Few issues are more important to a community than having a good school system. School quality drives home values, impacts the kinds of jobs available in a community and influences whether a business chooses to invest there. It even has a bearing on what kind of stores line your main street. 
And few people have as strong an influence on school quality as the school board members who set the policy for the district. It is, in many ways, a thankless job: the meetings are long and sometimes contentious, the issues are complex, and board members can’t go to a child’s soccer game or the grocery store without hearing about people’s opinion of their latest vote. All this means that, frequently, people who had children in school several years ago make decisions that affect kids and families now. But some districts have young parents on the board willing to step up to the plate to fight not just for the best schools for their own children, but all the children in a district. 
We decided to talk to some of these hardy parents about why they’re on the school board, what keeps them there and how they really feel about doing work that often goes without thanks. 
Lisa Bradford, Royal Oak
Like many parents of school-age children, Lisa Bradford ran for the school board in Royal Oak after getting involved in a controversial issue – a tortured consolidation process. She was a member of the PTA at a school targeted for closing, and began attending meetings to voice her concerns. 
That was in 2000, when her children were young; they are now in high school and college. Bradford is very candid about the challenges of balancing the needs of her own family with the demands of her career as a realtor and her service on the board. 
“I have the normal ‘mom guilt,'” she says. “I am more seasoned now and would tend more now, this many years in, to leave a meeting early and try to work around their schedule.”
That said, she thinks that being a school board member has demonstrated to her children the value of giving back to their community. She serves on the board’s curriculum committee, the expulsion committee, and is the PTA liaison with the high school. 
Bradford says she thinks there’s a lot of value in having a diverse representation on the board, including people who are currently raising children in the district and those who are not. 
“Education is something that is not static,” she says. “It’s ever changing, and it’s very important to have people who are engaged and have people in the building on a regular basis – but a lot of people whose kids are grown are very active in the community and see some things I don’t see.”
She says she’d encourage parents who are interested in getting more involved in their schools to just choose an area they can have influence in. “There are a lot of different avenues where people can give back,” she says. “I hope everyone realizes they have a talent they can give.”
Adam Phelps, Northville
A first-term board member, Phelps built his campaign for the board through his time as a soccer dad. His children are 8 and 6, and he’s coached his daughter’s soccer team for several years. He’s also on the Dad’s Club at Silver Springs Elementary, where his children attend. When three seats were open during the last election in 2012, he decided to run and was successful. 
“To be honest I wasn’t extremely active in the community,” he says. He knew a lot of people through soccer, his childrens’ school and his own work, so he was able to get some recognition as a viable candidate. “I felt I could represent them well, and fortunately they agreed with me.”
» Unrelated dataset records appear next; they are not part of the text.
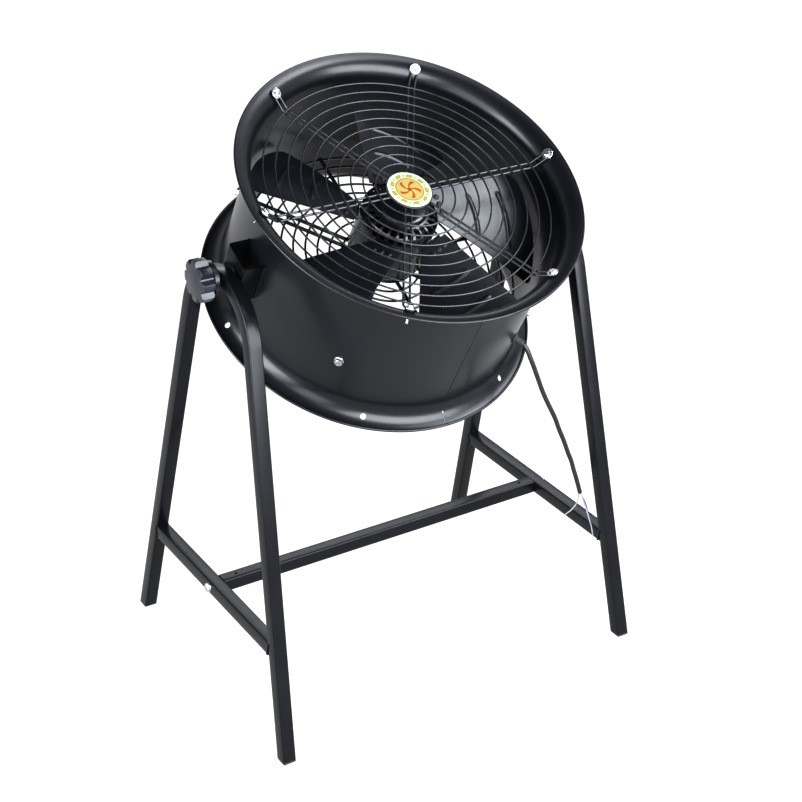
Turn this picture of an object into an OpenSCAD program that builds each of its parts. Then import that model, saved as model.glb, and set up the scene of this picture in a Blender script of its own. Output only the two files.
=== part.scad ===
// Free-standing axial fan: a rolled duct with a guarded mouth, clamped between two A-frames.
// Millimetres. +Z is up, the origin is on the floor midway between the four feet,
// X runs along the pivot axis and the mouth of the duct leans towards -Y.

/* [Stand] */
// Height of the pivot axis above the floor
pivot_h = 811; // [760:1:900]
// Outside width of the square tube
tube = 25; // [22:1:30]
// Wall of the square tube
tube_wall = 1.5; // [1.2:0.1:2.5]
// Bend radius of the arch, on the tube's centre line
arch_r = 114; // [90:1:140]
// Splay of each leg from the upright
leg_splay = 13.25; // [10:0.25:16]
// Inward lean of each frame
frame_lean = 3; // [1:0.5:5]
// Height of the crossbars' centre line
bar_h = 200; // [150:5:300]
// Diameter of the bolts that hold the stretcher
bar_bolt_d = 8; // [6:1:10]
// Length of the threaded block inside each end of the stretcher
block_len = 20; // [12:1:30]
// Diameter of the small hole in the stretcher's top face
top_hole_d = 6; // [3:1:8]
// Thickness of the plastic foot under each leg
foot_t = 3; // [2:0.5:6]
// Depth of the foot's plug inside the tube
plug_len = 20; // [10:1:40]

/* [Duct] */
// Inside diameter of the duct
duct_bore = 549; // [520:1:556]
// Sheet thickness of the duct
sheet = 2; // [1.5:0.25:3]
// Height of the flared rims over the duct's wall
flare = 33.5; // [30:0.5:45]
// Bead diameter along each rim
bead_d = 5; // [4:0.5:6]
// Distance from the pivot axis to the front rim
front_len = 148; // [140:1:170]
// Distance from the pivot axis to the rear rim
rear_len = 158; // [140:1:180]
// Lean of the duct's axis from the upright, at rest
tilt = 28; // [15:1:40]
// Place of the flange holes along the flare, from the duct wall
hole_at = 51; // [48:1:56]
// Number of holes round each flange
hole_count = 6; // [6:1:6]
// Diameter of the empty holes in the rear flange
rear_hole_d = 11; // [8:1:13]
// Width of the slit in the rear flange, where the rolled sheet meets
seam_gap = 1.6; // [1:0.2:3]

/* [Pivot] */
// Clearance between the rims and the frames
rim_clear = 8.5; // [7:0.5:15]
// Space kept for the washer between bracket and frame
wedge_space = 3.5; // [3:0.5:5]
// Width of the pivot bracket
bracket_w = 62; // [50:1:80]
// Length of the pivot bracket along the duct
bracket_len = 84; // [60:1:100]
// Sheet thickness of the bracket
bracket_t = 3; // [2:0.5:4]
// Diameter of the clamping stud
stud_d = 10; // [8:1:12]
// Outside diameter of the knob
knob_d = 76; // [60:1:90]
// Depth of the knob
knob_len = 35; // [30:1:45]
// Length of the round collar behind the knob's lobes
collar_len = 11; // [4:1:14]
// Lobes round the knob
knob_lobes = 8; // [6:1:10]
// Diameter of each lobe
lobe_d = 18; // [14:1:20]
// Diameter of the washers at the pivot
pivot_washer_d = 32; // [26:1:40]
// Thickness of the flat washer under the knob
flat_washer_t = 2; // [1.5:0.5:3]

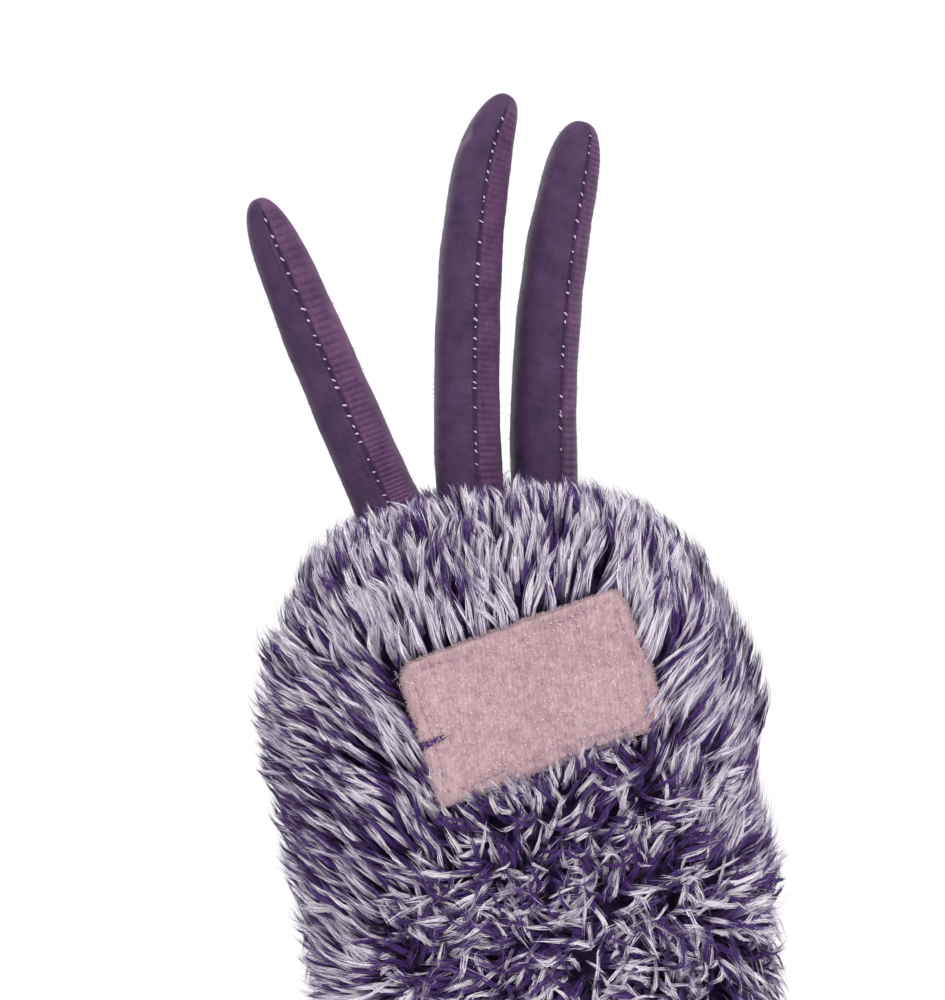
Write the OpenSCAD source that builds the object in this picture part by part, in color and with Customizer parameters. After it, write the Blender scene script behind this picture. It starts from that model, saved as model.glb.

Since being elected, the board has overseen a teacher contract negotiation and a reorganization plan. Phelps says he’s been impressed at the collaborative, thoughtful discussions that have resulted. 
“I have learned an awful lot more than I was expecting to,” he says. “The thing I am most surprised about is how much the school district — and managing the business of the school district — closely compares to running a corporation.” 
Phelps works in purchasing at Ford, and finds that the same kind of balancing of diverse groups’ needs and wants applies both as a school board member and in his work with varied disciplines at Ford. 
Having a supportive spouse is key to his ability to manage all his various responsibilities, he says. “My wife is 100 percent behind us getting involved in this way,” he says. “For the next four years, I’ll be busy every Tuesday night, and obviously I have other responsibilities before meetings, board activities and other things. But I can trade off my Tuesday nights for four years to be able to make a difference.”
He doesn’t want to take anything away from the people who have been on the board for years and no longer have young children in the school, Phelps says those members are very effective. But when you’re on the ground, as it were, hearing from your children and their teachers what’s really going on in the classrooms, it gives one a different perspective. 
“(We) are very close to the pulse of the school districts and what is happening in the classroom,” he says. “There are more opportunities to get feedback …if you don’t have kids in the schools it can be more challenging to get that communication.”
Aimee Schoelles, Dearborn Schools
“I have become the people I ran against,” says Aimee Schoelles with a laugh, referring to her 13-year tenure on the Dearborn Board of Education. She joined the board at a time when no parents served on the board and she was young enough, in her mid-20s, to be the daughter of many of the trustees. 
Her children were young when she first started on the board – she used to make them attend meetings with her when they misbehaved – and last year she had one in high school, one in middle school and one in elementary school. That has has made a huge difference when it comes to her votes on board policy, she says. For example, the district allows schools to start school an hour late on a periodic basis to give teachers more time to plan. Some schools, however, started implementing it almost weekly, which made life very difficult for working parents. The Board of Education finally had to step in and set limits.  
“Other board members have said to me before that it is incredibly helpful that I have a different perspective,” she says. 
Of course, there’s a lot that comes along with that level of influence in the community, from getting confronted at the grocery store to feeling the huge pressure that comes with an expulsion hearing. “We have an awesome responsibility …to balance the needs of one child versus 19,000 children,” she says. “But you understand how you would feel if you were on other side of the table.”
Schoelles says it’s essential for young people to get involved. “When young people are not represented, we’re missing a whole segment of the population in government. When we make decisions (on the school board) today it affects you tomorrow. I don’t understand why more young people aren’t involved.”